_Written exercise_:
Copy the listing below line for line, starting at its first line and ending with the line that has "corner folded back." in it. Add nothing.

_Supplied material_:
— BEGIN —

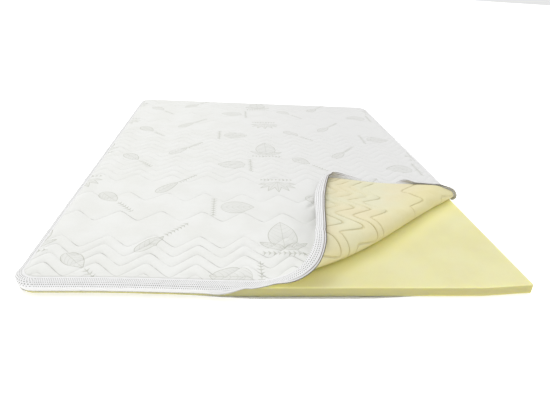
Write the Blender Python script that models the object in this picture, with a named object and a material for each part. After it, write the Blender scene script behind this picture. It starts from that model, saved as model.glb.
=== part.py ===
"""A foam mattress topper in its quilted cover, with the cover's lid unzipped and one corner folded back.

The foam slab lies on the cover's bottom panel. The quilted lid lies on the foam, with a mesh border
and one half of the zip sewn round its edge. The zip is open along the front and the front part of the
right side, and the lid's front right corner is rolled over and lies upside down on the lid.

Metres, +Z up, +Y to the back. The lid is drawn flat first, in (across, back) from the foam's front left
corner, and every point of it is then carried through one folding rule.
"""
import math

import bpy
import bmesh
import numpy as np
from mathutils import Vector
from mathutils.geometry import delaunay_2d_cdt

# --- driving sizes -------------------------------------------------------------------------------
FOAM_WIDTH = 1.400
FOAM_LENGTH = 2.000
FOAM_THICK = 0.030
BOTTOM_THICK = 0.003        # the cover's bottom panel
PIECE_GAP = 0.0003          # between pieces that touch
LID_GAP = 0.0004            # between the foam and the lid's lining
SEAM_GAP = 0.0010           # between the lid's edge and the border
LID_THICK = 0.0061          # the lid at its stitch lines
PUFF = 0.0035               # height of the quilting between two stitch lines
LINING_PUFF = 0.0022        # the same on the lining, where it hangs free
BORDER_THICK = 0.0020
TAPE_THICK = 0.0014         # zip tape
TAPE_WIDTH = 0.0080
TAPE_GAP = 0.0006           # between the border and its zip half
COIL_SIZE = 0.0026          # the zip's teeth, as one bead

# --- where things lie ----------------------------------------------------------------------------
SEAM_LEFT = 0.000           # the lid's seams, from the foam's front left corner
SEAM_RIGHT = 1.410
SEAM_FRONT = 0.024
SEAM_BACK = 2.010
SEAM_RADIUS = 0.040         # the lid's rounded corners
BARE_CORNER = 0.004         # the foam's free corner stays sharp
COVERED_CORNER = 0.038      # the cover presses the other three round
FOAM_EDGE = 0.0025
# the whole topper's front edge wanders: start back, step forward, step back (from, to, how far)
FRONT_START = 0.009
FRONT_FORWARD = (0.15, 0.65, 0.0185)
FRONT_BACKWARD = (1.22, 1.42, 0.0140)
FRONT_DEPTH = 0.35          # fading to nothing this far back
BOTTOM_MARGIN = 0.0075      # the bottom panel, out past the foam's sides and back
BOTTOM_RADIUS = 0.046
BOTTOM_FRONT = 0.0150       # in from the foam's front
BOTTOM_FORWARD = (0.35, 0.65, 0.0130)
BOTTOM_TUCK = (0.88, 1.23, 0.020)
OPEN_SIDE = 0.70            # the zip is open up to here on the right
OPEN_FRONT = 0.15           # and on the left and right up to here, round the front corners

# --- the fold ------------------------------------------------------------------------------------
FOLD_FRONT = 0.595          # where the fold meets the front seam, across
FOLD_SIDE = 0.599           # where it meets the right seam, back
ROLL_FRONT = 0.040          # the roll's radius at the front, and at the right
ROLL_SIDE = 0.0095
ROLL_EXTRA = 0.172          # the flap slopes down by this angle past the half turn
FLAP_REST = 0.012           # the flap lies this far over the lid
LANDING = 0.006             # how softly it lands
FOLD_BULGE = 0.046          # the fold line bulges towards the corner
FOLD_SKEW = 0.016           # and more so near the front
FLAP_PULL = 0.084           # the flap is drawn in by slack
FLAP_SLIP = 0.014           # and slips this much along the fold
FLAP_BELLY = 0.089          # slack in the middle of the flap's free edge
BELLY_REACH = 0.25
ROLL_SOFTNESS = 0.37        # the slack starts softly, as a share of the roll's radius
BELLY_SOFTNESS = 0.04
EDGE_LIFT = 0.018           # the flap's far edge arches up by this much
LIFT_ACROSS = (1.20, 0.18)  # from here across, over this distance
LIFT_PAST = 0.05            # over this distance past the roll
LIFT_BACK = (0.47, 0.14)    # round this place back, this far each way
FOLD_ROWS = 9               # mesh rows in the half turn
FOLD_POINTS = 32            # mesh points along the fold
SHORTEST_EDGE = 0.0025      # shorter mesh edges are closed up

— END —

_Reply to the task_:
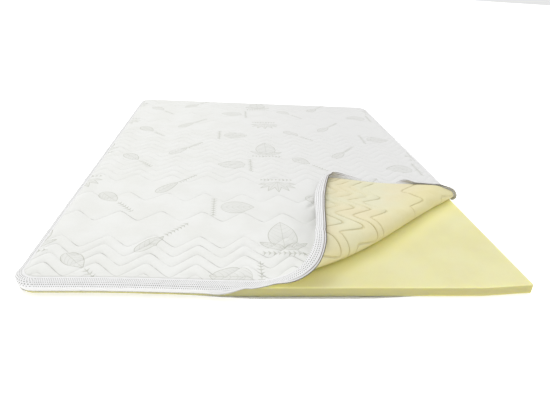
Write the Blender Python script that models the object in this picture, with a named object and a material for each part. After it, write the Blender scene script behind this picture. It starts from that model, saved as model.glb.
=== part.py ===
"""A foam mattress topper in its quilted cover, with the cover's lid unzipped and one corner folded back.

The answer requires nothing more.